También fueron condición específica de nuestra experiencia las características de la dirección estatal del partido en aquel entonces. Estaba compuesta mayoritariamente de maestros que, como años después entendí, aportaban al partido una estructura organizativa y un orden institucional que le daban fortaleza y relevancia pública. Tenían también un conjunto de convicciones éticas, que quizá no eran uniformes entre ellos, pero que incidieron de distinta forma en las condiciones de la militancia juvenil. Las características de esas convicciones eran ampliamente compatibles con el viejo criterio de la moral comunista, más parecida al conservadurismo yucateco que al hipismo de la década anterior. Con no poca regularidad, por ejemplo, nos insistían en cuidar nuestros estudios, repitiendo que servía más al Partido un buen profesional que un mal estudiante. Estoy convencido de que esta actitud jugó algún papel, seguramente con variable importancia, en que muchos de aquellos mocosos concluyéramos la carrera.

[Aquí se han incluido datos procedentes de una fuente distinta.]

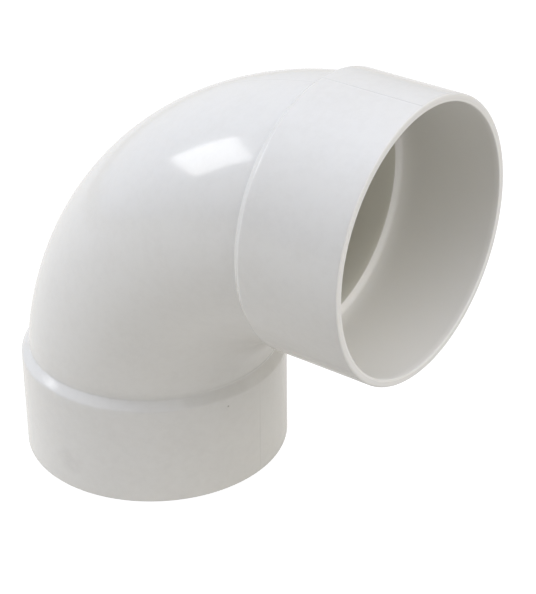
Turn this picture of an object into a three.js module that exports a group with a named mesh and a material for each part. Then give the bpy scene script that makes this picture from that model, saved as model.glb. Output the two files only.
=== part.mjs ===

Fue una militancia breve, constructiva y, al menos en mi caso, definitoria de mi persona a futuro. Concluyó, para todos nosotros, en noviembre de 1981, cuando en un momento auténticamente histórico, el Partido Comunista Mexicano decidió morir para que, de su fusión con otras organizaciones, naciera el Partido Socialista Unificado de México. Otras historias se escribirían a partir de entonces.